1. Key Financial Results and Metrics

  • Revenue: Total revenue for Q3 was $195 million, a 29% year-over-year increase.
  • Gross Booking Volume (GBV): Reached $2.62 billion, growing 40% year-over-year.
  • Usage Revenue: Increased by 29%, while subscription revenue grew by 26%.
  • Non-GAAP Gross Margin: Expanded to 74%, a record high, up from the low 60s.
  • Non-GAAP Operating Margin: Improved to 13%, an increase of 870 basis points year-over-year.
  • Free Cash Flow: Reported at negative $11 million, but improved by 30% compared to Q3 FY25.
  • Customer Satisfaction: NPS rose to 45, significantly above the industry average.

2. Strategic Updates and Business Highlights

  • Navan's platform is positioned as a leader in AI-driven travel solutions, with a focus on enhancing customer experience and operational efficiency.
  • Significant enterprise deals were secured, including partnerships with Visa, ENGIE, and a major healthcare provider, indicating strong momentum in the enterprise segment.
  • The company is leveraging its proprietary AI platform, Navan Cognition, to enhance service delivery and customer interactions, with 54% of support handled by the AI agent, Ava.
  • The launch of Navan Edge is underway, aimed at capturing a larger share of the travel market by providing a more integrated and efficient travel booking experience.

3. Forward Guidance and Outlook

  • Q4 Guidance: Revenue expected between $161 million and $163 million, representing 23% year-over-year growth at the midpoint. Non-GAAP loss from operations projected between $15.5 million and $14.5 million.
  • Full Year 2026 Guidance: Total revenue expected to be between $685 million and $687 million, up 28% year-over-year. Non-GAAP income from operations projected between $21 million and $22 million.
  • The company aims to be free cash flow positive for the full year of fiscal 2027.

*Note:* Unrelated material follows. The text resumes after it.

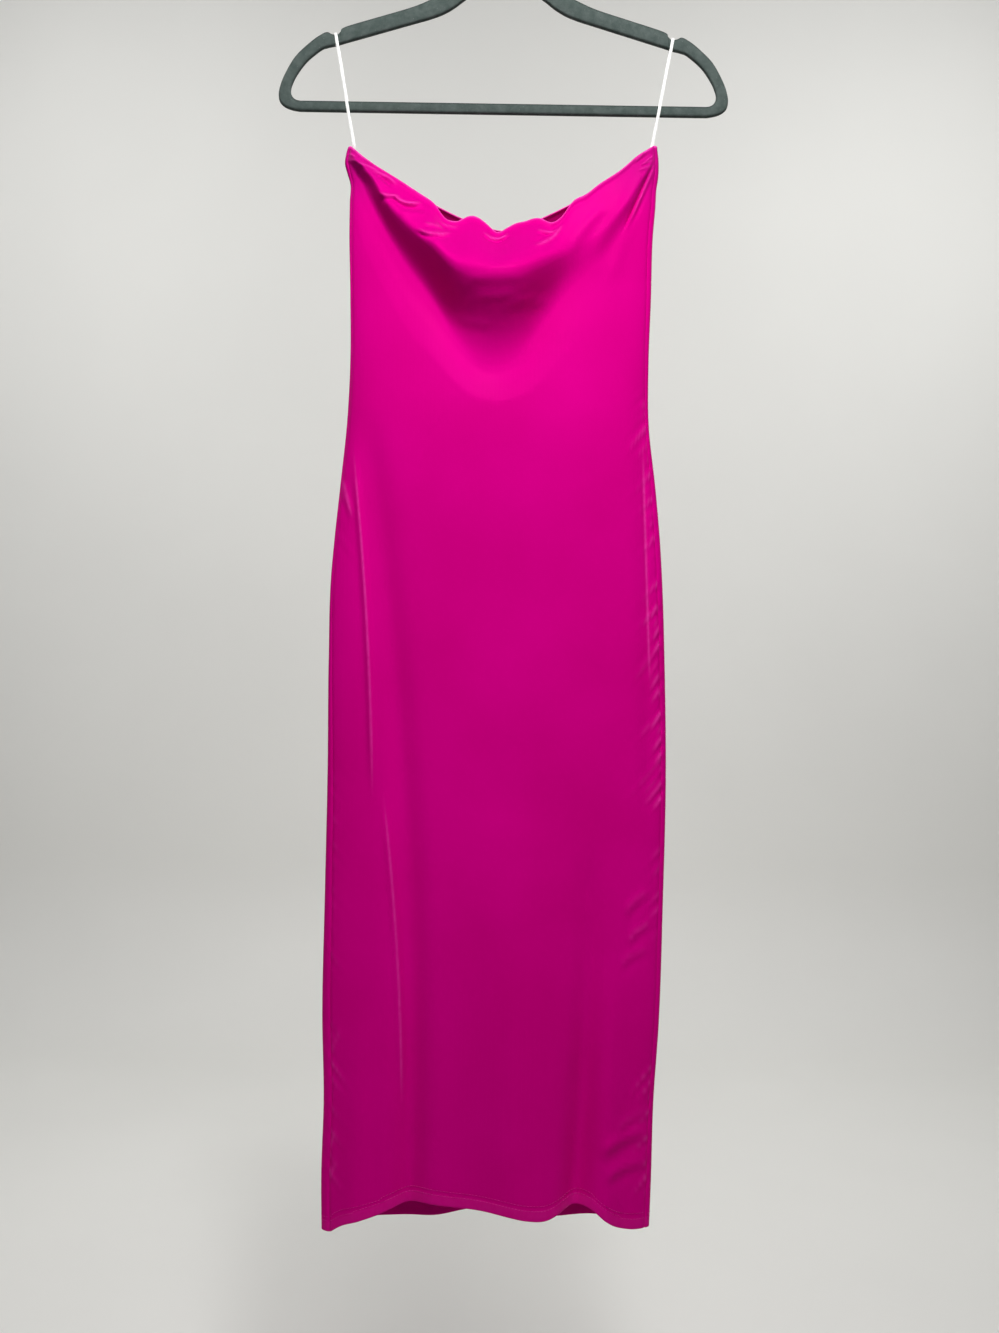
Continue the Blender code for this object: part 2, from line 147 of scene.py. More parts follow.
def bumpNode(tree, height, strength, distance, under=None):
    node = tree.nodes.new("ShaderNodeBump")
    node.inputs["Strength"].default_value = strength
    node.inputs["Distance"].default_value = distance
    tree.links.new(height, node.inputs["Height"])
    if under is not None:
        tree.links.new(under, node.inputs["Normal"])
    return node.outputs["Normal"]


def mixNode(tree, share, first, second):
    # second is a socket or a plain colour
    node = tree.nodes.new("ShaderNodeMix")
    node.data_type = "RGBA"
    tree.links.new(share, node.inputs[0])
    tree.links.new(first, node.inputs[6])
    if isinstance(second, tuple):
        node.inputs[7].default_value = (*second, 1)
    else:
        tree.links.new(second, node.inputs[7])
    return node.outputs[2]


def attributeNode(tree, name):
    # a value that a panel carries at its points
    node = tree.nodes.new("ShaderNodeAttribute")
    node.attribute_name = name
    return node.outputs["Fac"]


def facingUp(tree, start, end):
    # 0 to 1 as the surface turns to face the ceiling, where shade is painted into the colour
    coords = tree.nodes.new("ShaderNodeTexCoord")
    parts = tree.nodes.new("ShaderNodeSeparateXYZ")
    tree.links.new(coords.outputs["Normal"], parts.inputs[0])
    spread = tree.nodes.new("ShaderNodeMapRange")
    spread.interpolation_type = "SMOOTHSTEP"
    spread.inputs["From Min"].default_value = start
    spread.inputs["From Max"].default_value = end
    tree.links.new(parts.outputs["Z"], spread.inputs["Value"])
    return spread.outputs["Result"]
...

4. Bad News, Challenges, or Points of Concern

  • Seasonality: Q4 is expected to be seasonally lower in volume and margins compared to Q3, which is traditionally the strongest quarter.
  • Usage Yield Decline: Usage yield decreased to 6.9% from 7.5% year-over-year, attributed to varying trip types and potential impacts from supplier volume bonuses.
  • CFO Transition: Amy Butte announced her departure as CFO, which may raise concerns regarding continuity in financial leadership during a critical growth phase.

5. Notable Q&A Insights

  • Enterprise Growth: CEO Ariel Cohen highlighted the acceleration in enterprise sales driven by customer satisfaction, market consolidation, and the AI capabilities of their platform.
  • Impact of Competitors: The consolidation among competitors is seen as a tailwind for Navan, allowing them to capture market share as companies reevaluate their travel solutions.
  • Investment in AI: The company plans to continue investing in AI and related technologies, with expectations for revenue contributions from these initiatives materializing more significantly in fiscal year 2028.
  • Customer Ramp: The average time for customer ramp-up is around 60 days, with efforts to shorten this timeframe across segments.

Overall, Navan's Q3 2026 results reflect strong growth and operational improvements, although seasonality and leadership transitions present potential challenges moving forward. The company remains optimistic about its strategic initiatives and market position.